Vom neuen Projekt versprechen sich sowohl Stadträtin Daniela Di Nicola, Ressort Soziales und Integration, als auch Tamara Sulzberger viel. Gearbeitet hätten gut 40 bis 50 Klienten – rund ein Drittel der Amriswiler Sozialhilfebezüger – zwar schon bis anhin im Sozialbetrieb Dock in Arbon; dort seien sie allerdings jahrelang geblieben, ohne den Weg zurück in den ersten Arbeitsmarkt zu finden. «Jetzt investieren wir deutlich mehr in unsere Klienten, hoffen aber auch, dass sie dadurch rasch eine Stelle finden.

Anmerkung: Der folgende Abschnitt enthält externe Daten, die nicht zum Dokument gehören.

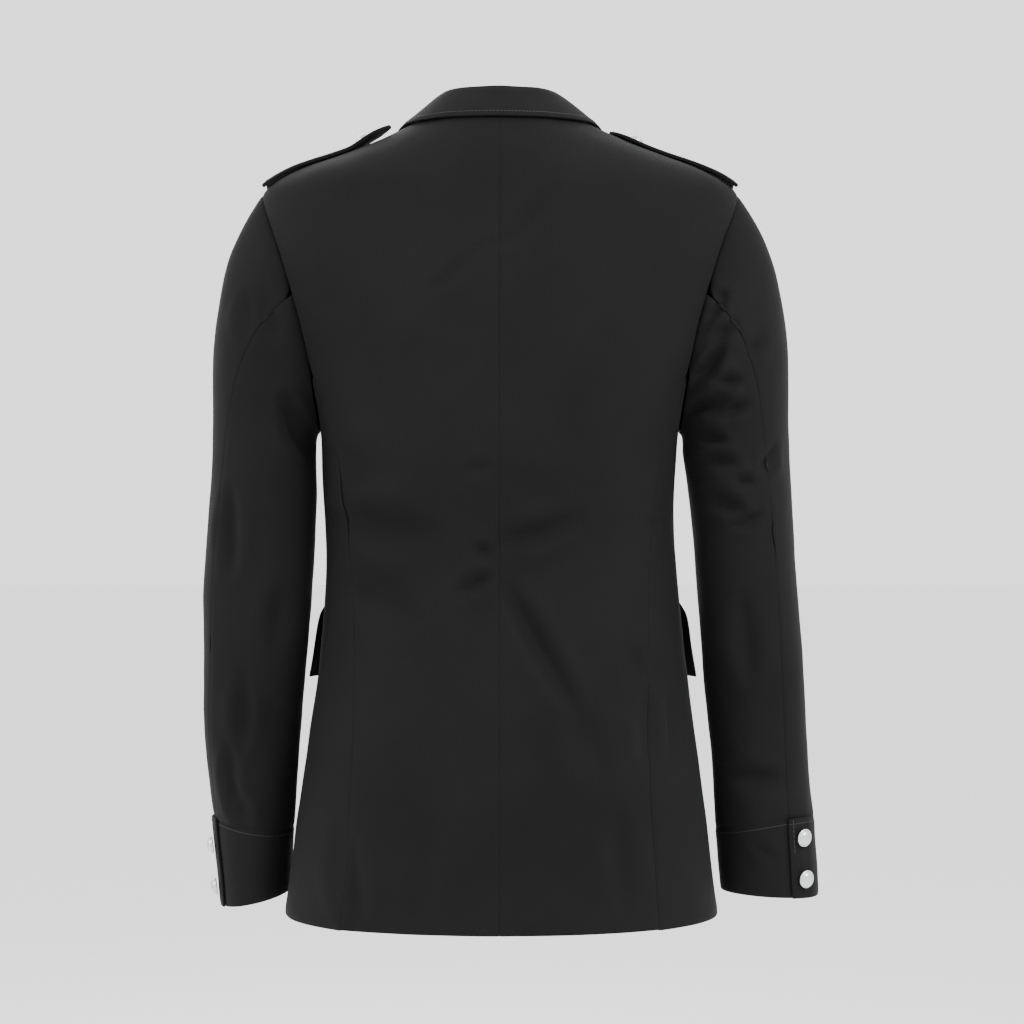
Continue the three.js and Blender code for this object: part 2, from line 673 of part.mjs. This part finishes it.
function cuffButton(name, index) {
  const side = SIDES[name];
  const turn = SLEEVE_TURN[name];
  const degrees = turn.wrist + CUFF_BUTTONS.turn;
  const height = 1 - (CUFF_BUTTONS.low + index * CUFF_BUTTONS.spacing) / (turn.cuffTop - turn.cuffEnd);
  const surface = (u, v) => cuffPoint(name, u, v);
  const normal = normalOf(surface, degrees, height, -side);
  return button(surface(degrees, height).addScaledVector(normal, CLOTH + SEAM + BUTTON_STANDOFF), normal);
}

function strapButton(name) {
  const u = (STRAP.outerX - STRAP_BUTTON_X) / (STRAP.outerX - STRAP.tipX);
  const surface = (a, b) => strapPoint(name, a, b);
  const normal = normalOf(surface, u, 0.5, -SIDES[name]);
  return button(surface(u, 0.5).addScaledVector(normal, STRAP_LIFT + STRAP_CLOTH + BUTTON_STANDOFF), normal);
}

function frontButton(index) {
  const z = FRONT_BUTTONS.top - index * FRONT_BUTTONS.spacing;
  const place = body(1, 180, z, CLOTH + SEAM + BUTTON_STANDOFF);
  return button(place, new THREE.Vector3(0, -1, 0));
}

// ---------------------------------------------------------------- the coat

const coat = new THREE.Group();

function add(name, geometry, finish) {
  const mesh = new THREE.Mesh(geometry, new THREE.MeshStandardMaterial(finish));
  mesh.name = name;
  coat.add(mesh);
}

for (const [name, side] of Object.entries(SIDES)) {
  add(`back_${name}`, backPanel(side), BLACK_CLOTH);
  add(`side_${name}`, sidePanel(side), BLACK_CLOTH);
  add(`front_${name}`, frontPanel(side), BLACK_CLOTH);
  add(`lapel_${name}`, lapel(name), BLACK_CLOTH);
  add(`top_sleeve_${name}`, sleevePiece(name, "top"), BLACK_CLOTH);
  add(`under_sleeve_${name}`, sleevePiece(name, "under"), BLACK_CLOTH);
  add(`cuff_${name}`, cuff(name), BLACK_CLOTH);
  add(`shoulder_strap_${name}`, strap(name), BLACK_CLOTH);
  add(`pocket_bag_${name}`, pocketBag(side), BLACK_CLOTH);
  add(`pocket_flap_${name}`, pocketFlap(side), BLACK_CLOTH);
  add(`strap_button_${name}`, strapButton(name), SILVER);
  for (const index of [0, 1]) add(`cuff_button_${name}_${index + 1}`, cuffButton(name, index), SILVER);
}
add("collar_stand", collarStand(), BLACK_CLOTH);
add("collar_fall", collarFall(), BLACK_CLOTH);
for (let index = 0; index < FRONT_BUTTONS.count; index += 1) {
  add(`front_button_${index + 1}`, frontButton(index), SILVER);
}

export default coat;
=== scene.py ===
import math

import bmesh
import bpy
from mathutils import Matrix, Vector, noise
from mathutils.bvhtree import BVHTree
from mathutils.kdtree import KDTree


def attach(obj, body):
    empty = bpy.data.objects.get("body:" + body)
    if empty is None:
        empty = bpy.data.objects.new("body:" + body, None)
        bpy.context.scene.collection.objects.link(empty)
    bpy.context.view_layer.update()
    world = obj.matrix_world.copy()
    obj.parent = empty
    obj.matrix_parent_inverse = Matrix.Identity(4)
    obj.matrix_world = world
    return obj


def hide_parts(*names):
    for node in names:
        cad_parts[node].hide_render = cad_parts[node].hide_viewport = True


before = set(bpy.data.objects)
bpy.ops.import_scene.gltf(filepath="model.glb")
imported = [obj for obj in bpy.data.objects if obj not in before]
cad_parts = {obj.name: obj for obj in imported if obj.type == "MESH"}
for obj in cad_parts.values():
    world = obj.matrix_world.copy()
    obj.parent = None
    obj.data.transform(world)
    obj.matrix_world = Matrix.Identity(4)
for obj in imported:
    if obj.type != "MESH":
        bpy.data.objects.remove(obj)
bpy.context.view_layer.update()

# ------------------------------------------------------------ the cloth of the whole coat
# Heavy black cotton twill, 2 mm thick with its seams, matt, with a faint bloom at grazing light.
# Each piece is a thin shell on its solid's outer face, with its listed folds pressed in.

CLOTH = 0.002
TWILL_RIB = 0.0011
SEAM_TAKE_UP = 0.00045  # how far each edge runs on into its seam
EASED_TAKE_UP = 0.0011  # the same, for the side panels and sleeves, which are eased in
SEAM_PINCH = 0.0006  # how far a sewn edge is drawn in
PINCH_WIDTH = 0.0032
HOLD, HOLD_WIDTH = 0.55, 0.007  # how much a seam holds a fold flat, and how far from its edge
SLACK = 0.0011  # how far the cloth strays from smooth where it has no fold
BROAD_STRAY, FINE_STRAY = 14, 41
FOLD_STRENGTH = 2.0
FOLD_REACH = 4  # in widths of the fold
RIDGE_PLACE, RIDGE_SHARE = 1.9, 0.4
FINER_LEVELS = 3


def twill(name, black, bloom):
    """Black twill: fine diagonal ribs, yarn grain, and slow shifts of tone where it is handled."""
    material = bpy.data.materials.new(name)
    material.use_nodes = True
    nodes, links = material.node_tree.nodes, material.node_tree.links
    cloth = nodes["Principled BSDF"]
    cloth.inputs["Roughness"].default_value = 0.82
    cloth.inputs["Specular IOR Level"].default_value = 0.11
    cloth.inputs["Sheen Weight"].default_value = bloom
    cloth.inputs["Sheen Roughness"].default_value = 0.45
    cloth.inputs["Sheen Tint"].default_value = (0.85, 0.87, 0.92, 1)
    place = nodes.new("ShaderNodeTexCoord")
    lean = nodes.new("ShaderNodeMapping")
    lean.inputs["Rotation"].default_value = (0.3, math.radians(45), 0.2)
    ribs = nodes.new("ShaderNodeTexWave")
    ribs.inputs["Scale"].default_value = 0.31 / TWILL_RIB
    ribs.inputs["Distortion"].default_value = 1.2
    ribs.inputs["Detail"].default_value = 2
    yarn = nodes.new("ShaderNodeTexNoise")
    yarn.inputs["Scale"].default_value = 1400
    yarn.inputs["Detail"].default_value = 3
    wear = nodes.new("ShaderNodeTexNoise")
    wear.inputs["Scale"].default_value = 9
    wear.inputs["Detail"].default_value = 4
    tone = nodes.new("ShaderNodeValToRGB")
    tone.color_ramp.elements[0].position = 0.3
    tone.color_ramp.elements[0].color = (black * 0.8, black * 0.8, black * 0.82, 1)
    tone.color_ramp.elements[1].position = 0.72
    tone.color_ramp.elements[1].color = (black * 1.22, black * 1.22, black * 1.24, 1)
    rib_bump = nodes.new("ShaderNodeBump")
    rib_bump.inputs["Strength"].default_value = 0.3
    rib_bump.inputs["Distance"].default_value = 0.0002
    yarn_bump = nodes.new("ShaderNodeBump")
    yarn_bump.inputs["Strength"].default_value = 0.35
    yarn_bump.inputs["Distance"].default_value = 0.00025
    links.new(place.outputs["Object"], lean.inputs["Vector"])
    links.new(lean.outputs["Vector"], ribs.inputs["Vector"])
    links.new(place.outputs["Object"], yarn.inputs["Vector"])
    links.new(place.outputs["Object"], wear.inputs["Vector"])
    links.new(wear.outputs["Fac"], tone.inputs["Fac"])
    links.new(tone.outputs["Color"], cloth.inputs["Base Color"])
    links.new(ribs.outputs["Fac"], rib_bump.inputs["Height"])
    links.new(yarn.outputs["Fac"], yarn_bump.inputs["Height"])
    links.new(rib_bump.outputs["Normal"], yarn_bump.inputs["Normal"])
    links.new(yarn_bump.outputs["Normal"], cloth.inputs["Normal"])
    return material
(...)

Wird jemand vermittelt, ist es für alle ein Gewinn – nicht nur für die Stadt, auch für den Klienten selbst», sagt Daniel Di Nicola. Tamara Sulzberger ergänzt: «Kein Klient kann jetzt behaupten, dass ihm keine Chance geboten würde. Wer bei den Sozialen Diensten landet, wird in Amriswil maximal unterstützt.»